Наивная противоречивость Робинзона особенно сказывается в его отношении к религии. Это отношение - смесь традиционного преклонения перед авторитетом с практицизмом. С одной стороны, неизвестно еще, не карает ли бог за грехи, с другой - он очень может пригодиться как утешение в несчастьи, а с третьей - когда везет, очень возможно, что это бог помогает, и его надо за это благодарить. В одном месте Робинзон обращается к богу в момент величайшей опасности, воспринимаемой как божье наказанье, с воплями раскаяния и мольбой о пощаде. В другом - он говорит, что "к молитве больше располагает мирное настроение духа, когда мы чувствуем признательность, любовь и умиление"; что "подавленный страхом человек так же мало расположен к подлинно молитвенному настроению, как к раскаянию на смертном одре". Он колеблется между средневековой религией страха и новой буржуазной религией утешения. На своем острове он научается рассчитывать только на самого себя, а бога благодарит, только когда услуга оказана.
Сочетание наивного, некритического приятия традиционной мифологии с тоже еще довольно наивной, но типично буржуазной рассудочностью иногда приводит Робинзона к восхитительному простодушию: например, - когда он взвешивает, не дьявол ли оставил человеческий след на его острове, чтобы его смутить, и решает очень серьезно, что все шансы против такого предположения.
Это же сочетание видно в любопытнейших разговорах Робинзона с Пятницей на богословские темы. Пятница никак не может понять, зачем всемогущему и всеблагому богу понадобилось создавать дьявола и заводить сложнейшую историю с "искуплением". Наивность Пятницы ставит втупик наивного Робинзона, и единственное заключение, к которому он может притти, заключается в том, что "естественного света" недостаточно для понимания этих "тайн" и без "божественного откровения" тут не обойтись. Шаг отсюда к скептицизму и критике есть шаг от смутного сознания к ясному. Поколением позже, в романах Вольтера, такие же наивные дикари, как Пятница, будут ставить столь же каверзные вопросы, загоняя в тупик богословов; и устами этих младенцев Вольтер будет торжествовать над несостоятельностью христианства.
Но, кроме наивности, в Робинзоне есть еще одна более ценная черта молодости класса - бодрость и жизнеспособность.
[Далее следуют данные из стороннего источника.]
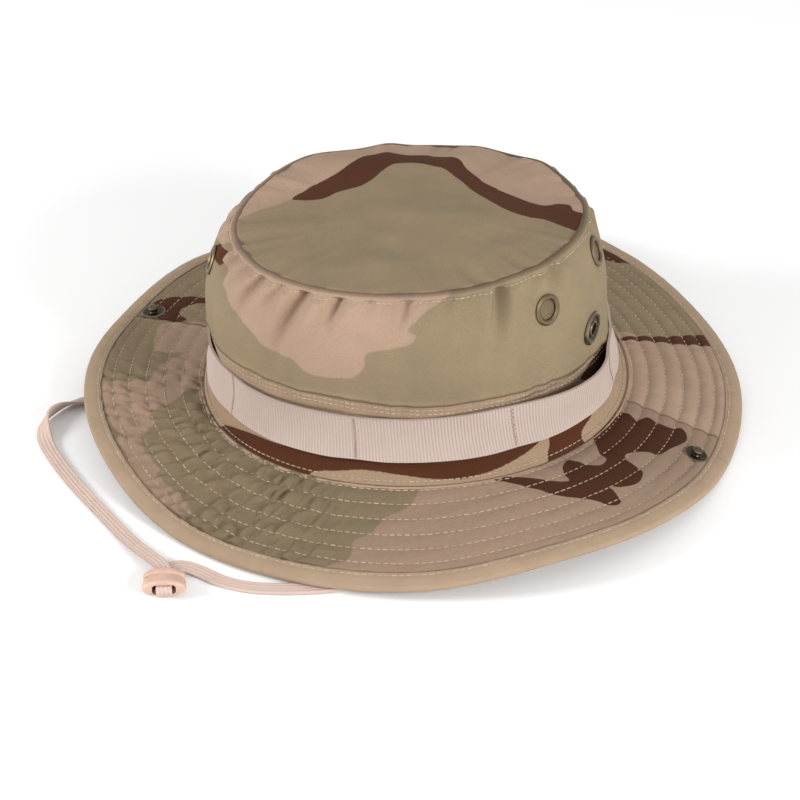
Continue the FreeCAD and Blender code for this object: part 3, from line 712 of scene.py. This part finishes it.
def lower_band(materials):
    """The strip under the wall, between the lower seam and the headline."""
    theta, share = np.meshgrid(BACK_SEAM + np.linspace(0, 360, 640, endpoint=False), np.linspace(0, 1, 40),
                               indexing="ij")
    level = mix(-0.012, band_top(theta) + SEAM_OVERLAP + 0.012, share)
    relief = wall_relief(theta, level) - 0.5 * smooth(-0.02, 0.0, level - band_top(theta) - SEAM_OVERLAP)
    foot = 0.8 * smooth(0.05, -0.012, level) - 0.35 * np.exp(-((level - 0.028) / 0.012) ** 2)
    outer = wall_point(theta, level, 0.35 + relief + foot)
    inner = wall_point(theta, level, -0.6 + relief + foot)
    uv = np.stack([np.radians(theta) * 90.0, level * 77.0], -1)
    paint = wall_paint(theta, level, BAND_BROWN, [[(0, 3), (1, 3), (0.5, 4)]])
    height = level * (top_height(theta) - headline_height(theta))
    rise = WEBBING_HEIGHT + WEBBING_RISE * bell(theta - WEBBING_LOOSE_AT, WEBBING_LOOSE_WIDTH)
    # Painted shade along the webbing's top edge and along the band's top, under the wall's overhanging edge.
    tape = np.minimum(np.abs(height - rise - WEBBING_WIDTH) + 0.2, (band_top(theta) + SEAM_OVERLAP - level) * 77.0)
    paint["crease"] = np.where(tape < 0, 4.0, tape)
    piece = shell("lower_band_cloth", inner, outer, materials["band"], uv, paint, closed=True)
    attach(piece, "hat")
    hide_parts("lower_band")
    return piece


def top_relief(x, y):
    radius = np.hypot(x, y)
    turn = np.degrees(np.arctan2(y, x)) % 360.0
    edge = np.clip((TOP_RADIUS - radius) / TOP_RADIUS, 0, 1)
    puckers = 0.6 * noise(turn / 2.4, radius / 14.0, 21, 150) * np.exp(-edge / 0.06)
    folds = -1.6 * smooth(0.15, 0.8, np.abs(noise(turn / 9.0, radius / 60.0, 22, 40))) * np.exp(-edge / 0.2)
    soft = 1.6 * noise(x / 30.0 + 40, y / 30.0 + 30, 23) + 0.6 * noise(x / 12.0 + 60, y / 12.0 + 30, 24)
    soft = soft + 2.4 * np.exp(-(((x + 40) / 26.0) ** 2 + ((y - 48) / 15.0) ** 2)) * smooth(0.0, 0.1, edge)
    crease = 0.9 * np.exp(-(((x + 62) * 0.83 - (y + 12) * 0.56) / 4.5) ** 2) * smooth(-38.0, -52.0, x)
    return puckers + folds * smooth(0.0, 0.03, edge) + soft * smooth(0.0, 0.3, edge) + crease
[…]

Робинзон - несомненно самая бодрая книга во всей буржуазной литературе, Это привлекало к ней молодую буржуазию XVIII века. Основная особенность Робинзона - именно жизнеспособность и бодрость. В своем отчаянном положении Робинзон не унывает. Сразу с неисчерпаемой энергией принимается он осваивать свою новую среду. Дефо подчеркивает, что до своего крушения Робинзон не имел практических познаний, никакой технической специальности: он буржуа-джентльмен, и только необходимость заставляет его взяться за работу. Но он способен за нее взяться. Его класс еще здоров и жизнеспособен. У него еще большое будущее. Робинзон не имеет оснований умирать, и он не умирает.
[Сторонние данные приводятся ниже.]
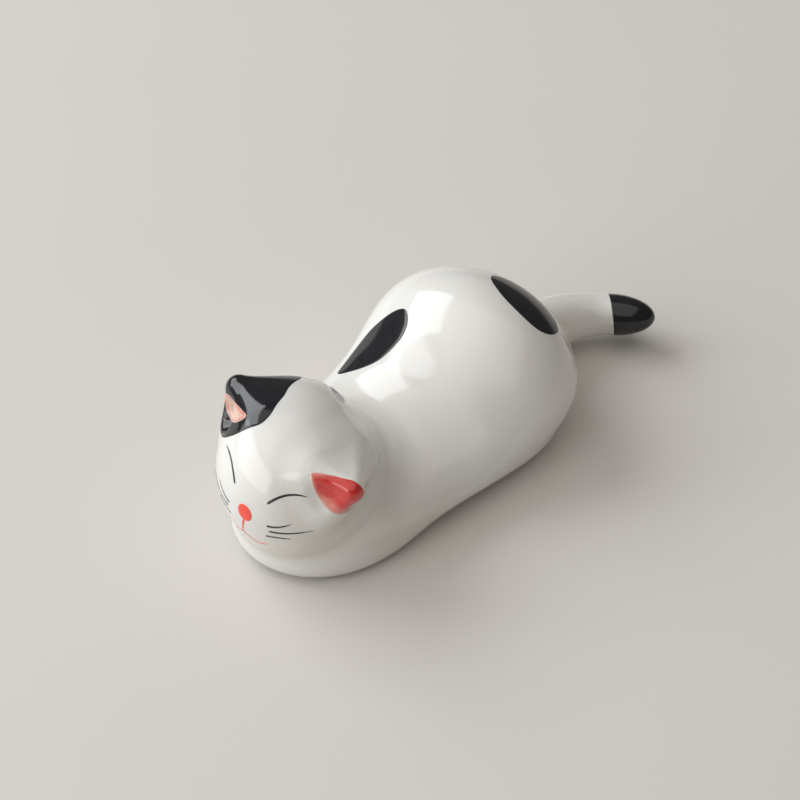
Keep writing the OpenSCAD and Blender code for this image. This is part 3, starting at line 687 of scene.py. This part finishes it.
def enamel_height(inside, height=ENAMEL_H):
    """Height over the glaze at a distance inside the enamel's edge, round at the edge."""
    share = np.clip(inside / ENAMEL_EDGE, 0, 1)
    return -ENAMEL_SINK + (height + ENAMEL_SINK) * np.sqrt(1 - (1 - share) ** 2)


def poles(start, direction, height):
    """Middles of an enamel's outside and of its underside."""
    return [cast(start, direction[None], offset) for offset in (height, -ENAMEL_SINK)]


def enamel_patch(name, start, middle, rim, spacing, material, slot, *nodes, height=ENAMEL_H, cover_and_shade=None):
    """Closed patch of enamel between a middle and a rim of target points, seen from a start inside."""
    turn = np.cross(rim - middle, np.roll(rim, -1, 0) - middle).sum(0) @ (middle - start)
    rim = rim if turn > 0 else rim[::-1]
    reach = np.linalg.norm(rim - middle, axis=-1)
    half = reach.mean()
    edge = 1 - np.array(PATCH_EDGE_SHARES) * ENAMEL_EDGE / half
    inner = np.linspace(0, edge[0], max(int(half / spacing), 3) + 1)[1:-1]
    rings, unders = [], []
    for share in (*inner, *edge):
        targets = middle + (rim - middle) * share - start
        inside = (1 - share) * (reach.min() if share < edge[0] else half)
        rings.append(cast(start, targets, enamel_height(inside, height)))
        unders.append(cast(start, targets, -ENAMEL_UNDER))
    rings.append(cast(start, rim - start, -ENAMEL_SINK))
    top, bottom = poles(start, middle - start, height)
    points = np.concatenate([top, *rings, *unders[::-1], bottom])
    attributes = {}
    if cover_and_shade is not None:
        inside = np.min([segment_gap(points, a, b) for a, b in zip(rim, np.roll(rim, -1, 0))], 0)
        attributes["cover_and_shade"] = cover_and_shade(points, inside)
    faces = ringed_faces(len(rings) + len(unders), len(rim))
    return piece(name, points, faces, material, slot, *nodes, attributes=attributes)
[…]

Бодрость и жизнеспособность Робинзона привлекают к нему и читателей того класса, в котором эти черты - не признак преходящей молодости, а неистребимое свойство, которое он передает и создаваемому им социалистическому обществу.
Бодрость человека в борьбе с природой - вот лейтмотив Робинзона. Он искажен в нем уродливой природой собственнического и эксплоататорского класса, - еще наивного и свежего, когда писался Робинзон, но с тех пор дожившего до безобразной и гнилой старости и давно лишенного всего, что привлекает в Робинзоне. Единственный наследник того, что было бодрого и здорового в Робинзоне, - строящий социализм пролетариат. В его литературном наследстве эта книга должна занять не последнее место.